Create a Culture of Ownership, Not Blame

Clear accountability should support delivery, not create fear. Ownership works best in environments where people feel trusted to act and safe to raise concerns early.

Project managers play a key role in setting this tone. Follow up consistently, but avoid turning accountability into public criticism. The objective is progress, not pressure.

Escalate Ambiguity Before It Escalates Risk

Sometimes ownership issues reflect deeper organisational uncertainty. Competing priorities, unclear governance or overlapping authority can all create confusion.

When this happens, escalate the ambiguity itself, not just the delayed task. Clarifying decision rights and responsibilities early is far easier than recovering momentum later.

Protect Momentum Through Follow-Through

Projects move through sustained follow-through, not occasional bursts of activity. Clear ownership creates rhythm. People know what they are responsible for, when they are expected to deliver and how their contribution connects to the wider outcome.

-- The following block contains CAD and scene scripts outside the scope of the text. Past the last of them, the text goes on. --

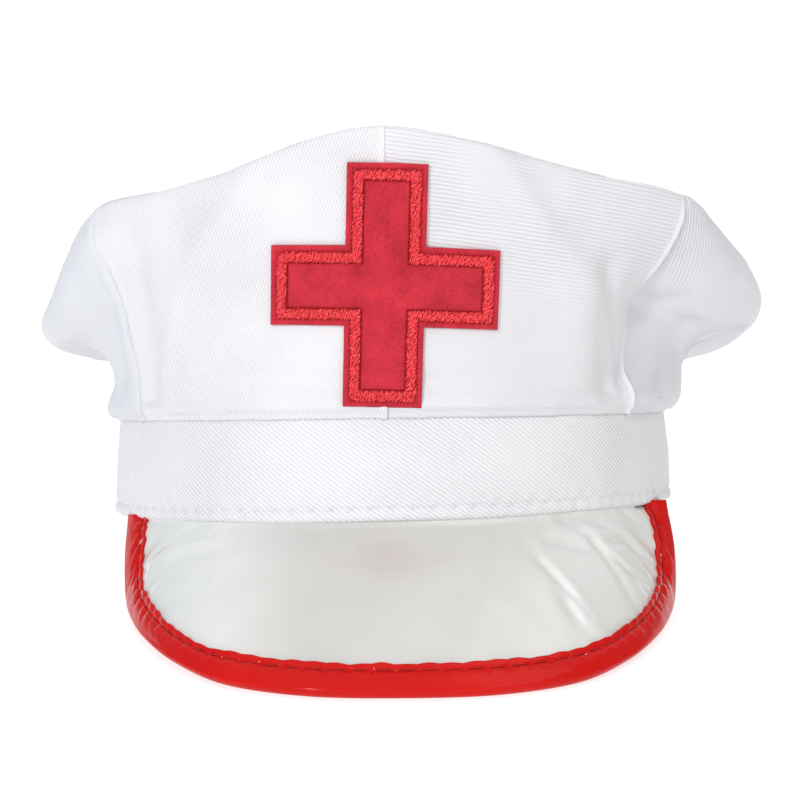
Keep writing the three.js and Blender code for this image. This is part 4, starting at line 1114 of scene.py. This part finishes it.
# The room is white in front and behind, darker at the left and right, and white to the camera.
_room = (1, 1, 1, 1)
for _share, _tint in (
    (eased_range(_tree, _aside, -0.35, -0.85), (0.22, 0.27, 0.35, 1)),
    (eased_range(_tree, _aside, 0.35, 0.85), (0.20, 0.20, 0.19, 1)),
    (node(_tree, "ShaderNodeLightPath").outputs["Is Camera Ray"], (1, 1, 1, 1)),
):
    _room = node(_tree, "ShaderNodeMix", {0: _share, 6: _room, 7: _tint}, data_type="RGBA").outputs[2]
_tree.links.new(_room, _tree.nodes["Background"].inputs[0])
_tree.nodes["Background"].inputs[1].default_value = 1.0
bpy.context.scene.world = world
# Lamps: name, place, size in metres, watts, colour.
LAMPS = [
    ("key", (-0.85, -1.75, 0.8), 0.25, 15.7, (1.0, 0.99, 1.0)),
    ("top_box", (0.55, -0.3, 1.2), 0.7, 2.2, (1.0, 1.0, 1.0)),
    ("right_strip", (1.3, -0.9, 0.6), 0.08, 1.2, (1.0, 1.0, 0.98)),
    ("left_window", (-1.6, -0.4, 0.7), 0.4, 0.2, (0.72, 0.83, 1.0)),
]
LIT_PLACE = np.array([0, 0, 0.06])
for name, place, size, watts, tint in LAMPS:
    lamp = bpy.data.lights.new(name, "AREA")
    lamp.size, lamp.energy, lamp.color = size, watts, tint
    light = bpy.data.objects.new(name, lamp)
    light.location = place
    aim = unit(LIT_PLACE - np.array(place))
    light.rotation_euler = (math.acos(-aim[2]), 0, math.atan2(aim[1], aim[0]) - math.pi / 2)
    bpy.context.scene.collection.objects.link(light)

VIEW_DISTANCE, VIEW_HEIGHT, ROLL = 600, 34.6, math.radians(0.4)
lens = bpy.data.cameras.new("photo_view")
lens.lens, lens.sensor_width, lens.shift_x = 79.43, 36, 0.01
lens.dof.use_dof = False
camera = bpy.data.objects.new("photo_view", lens)
camera.location = at_rest(np.array([0.0, -VIEW_DISTANCE, VIEW_HEIGHT]))
right = np.array([1.0, 0, 0])
upward = np.array([0, math.sin(TIP_ANGLE), math.cos(TIP_ANGLE)])
rolled_right = math.cos(ROLL) * right - math.sin(ROLL) * upward
rolled_up = math.sin(ROLL) * right + math.cos(ROLL) * upward
turn = mathutils.Matrix(np.stack([rolled_right, rolled_up, np.cross(rolled_right, rolled_up)], -1).tolist())
camera.rotation_euler = turn.to_euler()
bpy.context.scene.collection.objects.link(camera)
bpy.context.scene.camera = camera
bpy.context.scene.view_settings.view_transform = "Standard"
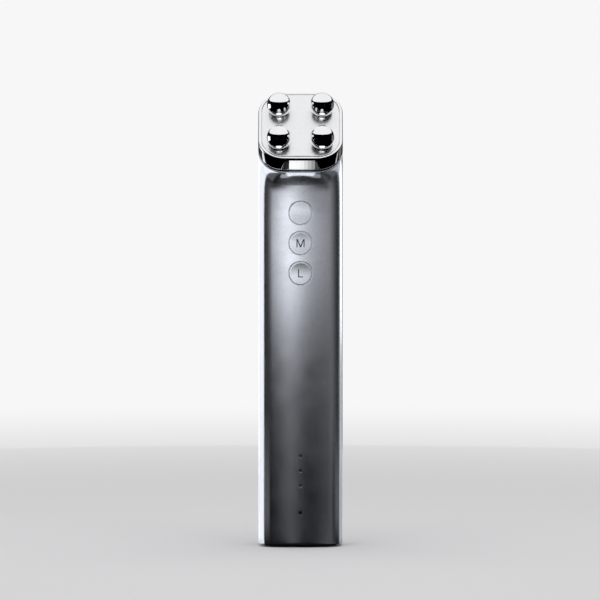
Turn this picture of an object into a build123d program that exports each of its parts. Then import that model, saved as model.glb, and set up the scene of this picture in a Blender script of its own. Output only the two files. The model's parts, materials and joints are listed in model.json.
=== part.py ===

This consistency builds trust across the project.

Career Compass Takeaway

In complex project environments, unclear ownership quietly drains momentum, creates frustration and increases risk. By making accountability explicit, identifying gaps early and reinforcing follow-through consistently, project managers create the clarity that keeps delivery moving. In 2026, one of the profession’s most valuable skills will not simply be managing work — but ensuring the right people truly own it.